Teamwork, the ability to work in a team where everybody is sold out to the same vision and work together to ensure that the vision is carried out in the best possible way. Communication skills, verbal, non-verbal and written. Respect for self and each other. and good clean dressing and on the offensive appearance for self and each other and good clean dressing and on the offensive appearance.

Good work ethics like fine wine takes years to develop, however as they say the journey of a thousand miles starts with the first step. If you have this already in place well done, if not don’t be daunted just start with one step. Begin today because organisations that develop high levels of ethics function more efficiently and more effectively.

Good ethics embedded in your culture gives your organisation a great reputation, fosters trust and unity within staff and gives employee commitment.

I know that I said initially that culture and ethics starts with the founder or CEO of the organisation, however it is the responsibility of management, to inform staff, that the responsibility for ethical behaviour lies not only at the top of the chain but wherever decisions need to be made. Each person in every organisation makes numerous decisions each and every day both on the job and off it. Almost every decision involves some ethical issue or impact, therefore the responsibility for the ethical standards and reputation lies in the hands of each individual regardless of level.

Finally, ethics has a price and sometimes we must choose between what we want and what we want to be. Fortunately, ethics also has a value which makes self-restraint and sacrifice, service and charity, worthwhile.
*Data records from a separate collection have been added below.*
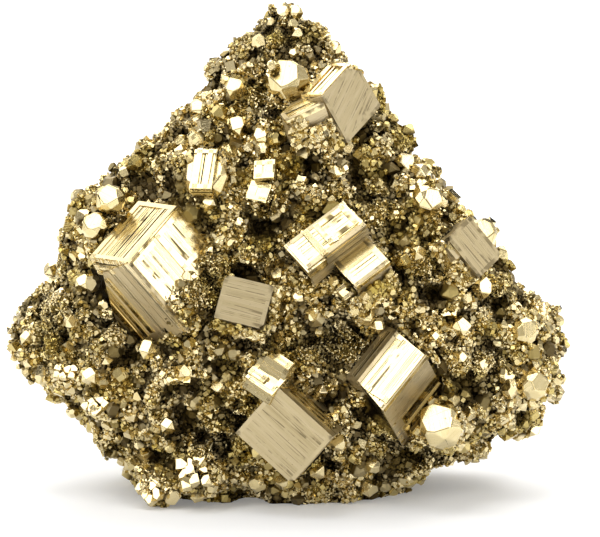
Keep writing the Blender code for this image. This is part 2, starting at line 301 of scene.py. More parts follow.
def add_softbox(name, direction, distance, size, brightness):
    """A rectangle of even light that faces the specimen."""
    data = bpy.data.lights.new(name, "AREA")
    data.shape = "RECTANGLE"
    data.size, data.size_y = size[0] * MM, size[1] * MM
    data.energy = brightness * math.pi * data.size * data.size_y
    light = bpy.data.objects.new(name, data)
    bpy.context.scene.collection.objects.link(light)
    away = toward(*direction)
    light.location = (AIM + away * distance) * MM
    light.rotation_euler = (-away).to_track_quat("-Z", "Y").to_euler()
    return light


for name, settings in SOFTBOXES.items():
    add_softbox(name, *settings)
bpy.context.scene.view_settings.view_transform = "Standard"
print("softboxes:", ", ".join(SOFTBOXES))

# %% [markdown]
# Pyrite is a metal to light: it has no colour under the surface, only a brassy mirror. Fresh faces
# are pale brass and older skin is deeper gold; a near-black brown is painted into the pits, seams,
# gaps and hollows as shade. On the big cubes growth left fine parallel lines, at right angles on
# neighbouring faces. Each mesh stores how far a point lies across those lines, so a one-dimensional
# noise on that number draws them on any face.

# %% Brass and growth lines
PALE_BRASS, BRASS, OLD_GOLD = (0.80, 0.675, 0.40), (0.65, 0.53, 0.25), (0.45, 0.34, 0.10)
# A near-black brown: painted shade in pits, seams, hollows, creases, gaps and low between crystals.
SHADE_TONE = (0.060, 0.037, 0.008)
LINE_STRETCH = 40.0  # how many times longer than wide a mark on a face is


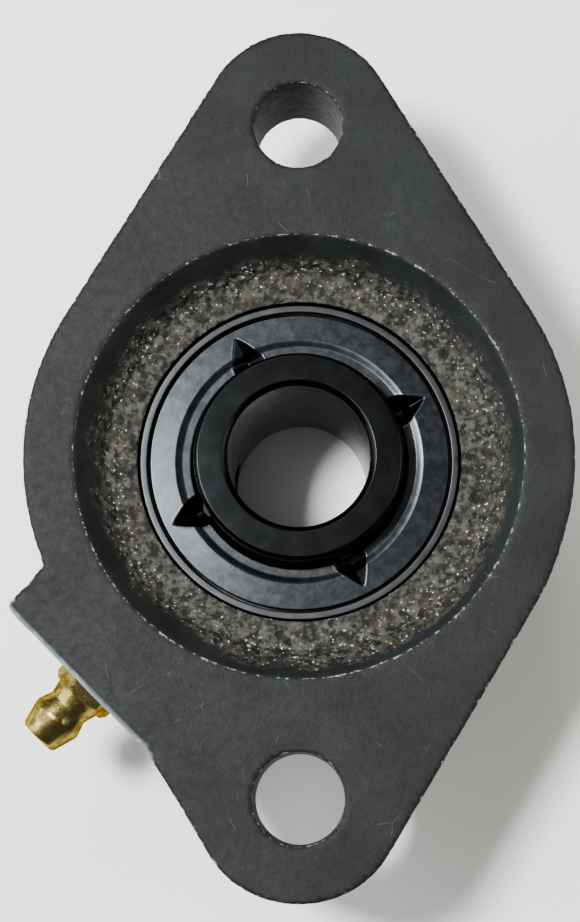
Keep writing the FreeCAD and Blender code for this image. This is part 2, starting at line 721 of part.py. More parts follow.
# ---- assembly ------------------------------------------------------------------------------------
def all_nodes():
    nodes = {
        "flange_housing": flange_housing(),
        "grease_nipple_body": grease_nipple_body(),
        "nipple_check_ball": nipple_check_ball(),
        "nipple_spring": nipple_spring(),
        "outer_ring": outer_ring(),
        "inner_ring": inner_ring(),
        "cage_half_rear": cage_half(1),
        "cage_half_front": cage_half(-1),
        "cage_rivets": cage_rivets(),
        "seal_core_rear": seal_core(1),
        "seal_core_front": seal_core(-1),
        "seal_rear": seal(1),
        "seal_front": seal(-1),
        "slinger_rear": slinger(1),
        "slinger_front": slinger(-1),
    }
    for number, angle in enumerate(ball_angles(), start=1):
        nodes["ball_%d" % number] = ball_at(angle)
    for number, angle in enumerate(SCREW_ANGLES, start=1):
        nodes["set_screw_%d" % number] = set_screw(angle)
        nodes["set_screw_ball_%d" % number] = set_screw_ball(angle)
    return nodes


os.makedirs("parts", exist_ok=True)
for name, shape in all_nodes().items():
    print("%-20s solids %d valid %s volume %.2f" % (name, len(shape.Solids), shape.isValid(), shape.Volume))
    shape.exportStep("parts/%s.step" % name)
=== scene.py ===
import json
import math

import bmesh
import bpy
import numpy as np
from mathutils import Matrix, Vector, noise


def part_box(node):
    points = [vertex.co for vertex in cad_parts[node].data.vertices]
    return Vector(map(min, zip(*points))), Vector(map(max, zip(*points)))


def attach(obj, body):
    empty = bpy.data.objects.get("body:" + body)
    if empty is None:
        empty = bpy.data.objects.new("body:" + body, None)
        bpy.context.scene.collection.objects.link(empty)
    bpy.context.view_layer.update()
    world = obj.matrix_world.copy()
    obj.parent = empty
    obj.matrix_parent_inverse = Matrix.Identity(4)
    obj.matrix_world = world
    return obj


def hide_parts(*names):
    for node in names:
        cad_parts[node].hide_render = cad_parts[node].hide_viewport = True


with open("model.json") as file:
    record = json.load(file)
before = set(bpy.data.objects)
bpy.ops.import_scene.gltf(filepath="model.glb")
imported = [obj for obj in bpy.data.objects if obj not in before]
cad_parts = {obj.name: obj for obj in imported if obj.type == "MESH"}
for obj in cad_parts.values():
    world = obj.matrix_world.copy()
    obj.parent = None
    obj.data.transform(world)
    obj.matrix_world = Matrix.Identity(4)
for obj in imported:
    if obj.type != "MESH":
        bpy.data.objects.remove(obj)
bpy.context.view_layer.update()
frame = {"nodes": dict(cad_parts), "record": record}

MM = 0.001
NODES = frame["nodes"]

# ---- places taken from the frame --------------------------------------------------------------
MOUNTS = {mount["name"]: mount["dims"] for mount in frame["record"]["mounts"]}
FLOOR_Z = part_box("inner_ring")[0].z
outer_low, outer_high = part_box("outer_ring")
BEARING_Z = (outer_low.z + outer_high.z) / 2
slinger_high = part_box("slinger_rear")[1]
SLINGER_RIM_MM = slinger_high.x / MM
SLINGER_TOP_MM = (slinger_high.z - BEARING_Z) / MM
BOLT_Y = MOUNTS["bolts"]["spacing_y_mm"] / 2 * MM
BOLT_HOLE_R = MOUNTS["bolts"]["hole_r_mm"] * MM
BORE_R_MM = MOUNTS["bore"]["r_mm"]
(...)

High ethical standards in organisations is neither a luxury nor an abstract ideal, rather, they are vital aspects of protecting and enhancing the organisation’s brand image and ensuring its long-term business survival

Above all a high level of ethics in your workplace should be in place at least for the customers if anything, it is the customer that should be considered the most when it comes to ethical work practices. in the long run a company will reap great profits from a customer base that feels it is being treated fairly and truthfully

The last few weeks has been impacted by various deaths from the COVID-19 virus and non-COVID-19 causes. Some have been brutal like the rape in Benin city and some have been quiet, like sleeping and not waking up. This period is truly a time for introspection. As we go into the weekend, I hope we will all be introspective and look at our old personal ethics even as it affects our organisations, our country and humankind.